San Giorgio di Nogaro, il progetto dell’acciaieria “green” e i dubbi del Friuli

L’ipotesi della nuova acciaieria a San Giorgio di Nogaro divide il Friuli.

Presentata dalla Regione ancora nel 2021, poi confermata con l’attribuzione degli incarichi alle Università di Udine e Trieste per valutarne la compatibilità ambientale, e ora circondata da molti silenzi e caratterizzata da una certa ritrosia a prese di posizione chiare (almeno di quelle a favore): è l’ipotesi della nuova acciaieria “green” che dovrebbe sorgere a San Giorgio di Nogaro, in zona Aussa Corno, poco lontano dalla Laguna di Marano, e che sta spaccando il Friuli.

L’idea lanciata è quella di un mega sito siderurgico con una produzione tra i 2,4 e i 4 milioni di tonnellate l’anno, che darebbe lavoro a migliaia di persone e richiederebbe l’arrivo di imbarcazioni da 20mila tonnellate di portata. Un colosso, insomma, tanto che si dice che si tratti di uno stabilimento simile all’Ilva, per capire le proporzioni.

I protagonisti della vicenda sono l’ucraina Metinvest e la friulana Danieli che proprio qualche giorno fa hanno annunciato pubblicamente una joint venture per un nuovo insediamento in Italia, con un investimento da 2 miliardi di euro. Senza, però, specificare il luogo del nuovo centro di produzione. In Friuli, ovviamente, hanno tutti drizzato le orecchie.
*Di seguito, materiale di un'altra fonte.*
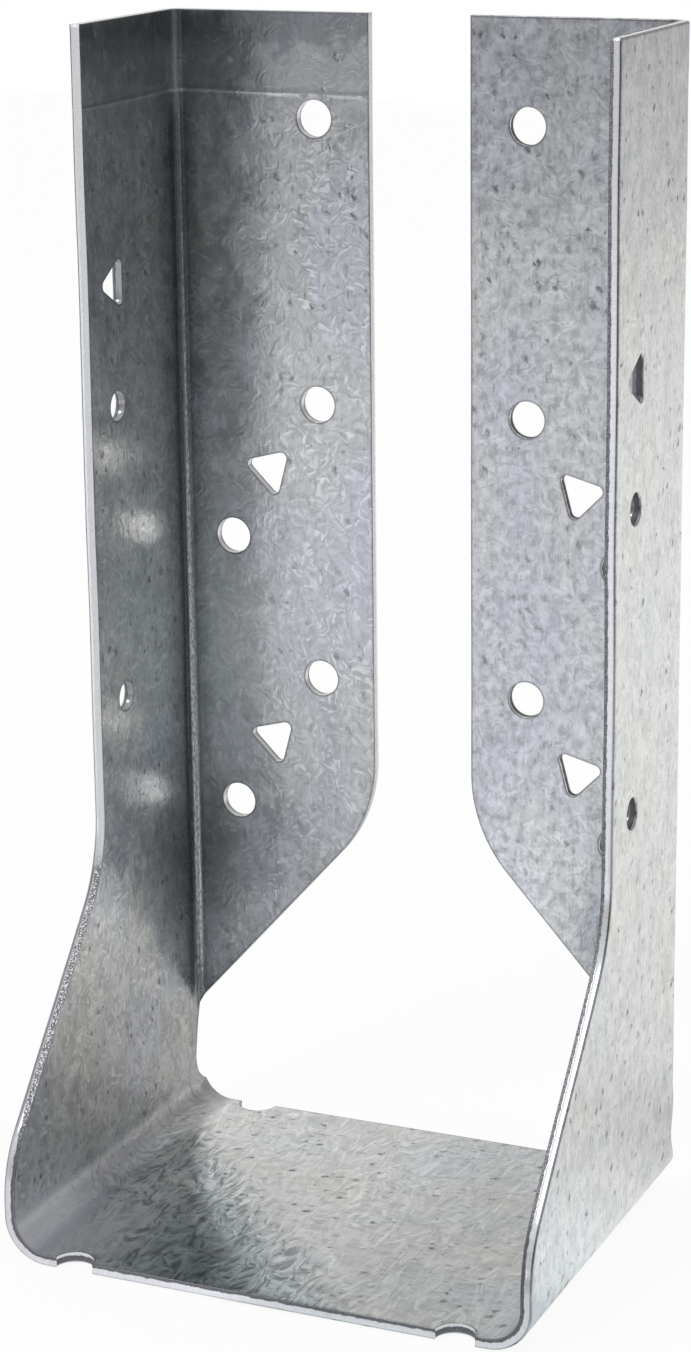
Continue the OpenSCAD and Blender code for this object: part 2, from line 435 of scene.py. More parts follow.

Le due società hanno infatti spiegato in una nota ufficiale che sono in corso studi ambientali ed economici per individuare il sito idoneo, dove l’acciaio green sarà prodotto grazie ad un forno elettrico ad arco e “alle più avanzate tecnologie sostenibili di produzione dell’acciaio – cita la nota -, fornite dal Gruppo Danieli”.

Le proteste contro l’acciaieria di San Giorgio di Nogaro.

Comitati e associazione ambientaliste sono stati forse i primi a insorgere, ma non sono stati gli unici. Tra le voci contrarie, ci sono quelle del Coordinamento Difesa Ambientale della Bassa Friulana, il Comitato “Giù le mani dalle fontane” e quello per la Difesa del Friuli Rurale, ma anche quelle di Legambiente e del Wwf. Il progetto, per loro, è una follia perché andrebbe a impattare su un ecosistema delicato, quello della Laguna.

Secondo gli ambientalisti, l’arrivo di navi di una tale portata richiederebbe dragaggi profondi in un’area di pregio naturalistico; la realizzazione una nuova banchina per le navi, con lo sfondamento del fiume Corno creerebbe un disastro ambientale. Senza contare l’aumento considerevole del traffico di mezzi pesanti. Alcuni esperti, poi, sostengono che “non esiste un impianto siderurgico green”.

C’è però un altro settore che teme questo nuovo insediamento e lo teme per ragioni economiche: si tratta degli operatori turistici. Non a caso, anche i commercianti di Lignano (ma i timori sono diffusi pure a Grado) hanno espresso i loro dubbi sul progetto, anche perché l’ipotesi del polo siderurgico è finita sui giornali austriaci, molti dei quali frequentano le nostre coste.

Assomarinas, l’associazione italiana porti turistici, si è espresso negativamente e l’ha definito “una minaccia per cittadini e imprese turistiche che si trovano nel cuore della Laguna, la seconda in Italia per importanza turistica”, sottolineando che secondo lo studio che l’associazione stessa ha commissionato, il polo siderurgico “comporterebbe l’emissioni di odori e polveri diffusi con ricadute potenziali fino a Lignano”. La petizione contro l’acciaieria, nel frattempo, ha raccolto 13mila firme. Conteranno? Non si sa. Ora sarà da vedere come si evolverà la vicenda e cosa farà la Regione Fvg.